Linear Search made 74501 comparisons.
Binary Search made 15 comparisons.
Binary Search is more efficient.

1. Which search algorithm is faster, and why?

Binary Search is faster than Linear Search for large sorted lists because it has a time complexity of O(log n), which means it reduces the search space by half with each comparison. This logarithmic growth makes it much more efficient as the size of the list increases. On the other hand, Linear Search has a time complexity of O(n), which requires checking each element one by one until the target is found, making it slower for larger datasets.

2. What happens if you run both searches on an unsorted list?

  • Linear Search: Will still work correctly on an unsorted list. It simply checks each element in the list one by one, regardless of the order. Its time complexity remains O(n), and it will return the correct result.

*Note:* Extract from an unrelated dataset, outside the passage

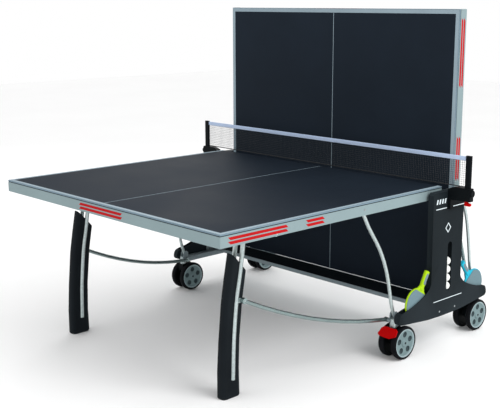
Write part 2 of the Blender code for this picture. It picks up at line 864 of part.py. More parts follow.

  • Binary Search: Will not work correctly on an unsorted list. Since Binary Search assumes that the list is sorted, it relies on dividing the list in half based on the assumption that the elements are ordered. If the list is unsorted, the algorithm may give incorrect results, as it could miss the target or incorrectly divide the list. To use Binary Search, the list must be sorted first, which would add the time complexity of sorting (O(n log n)) before performing the search.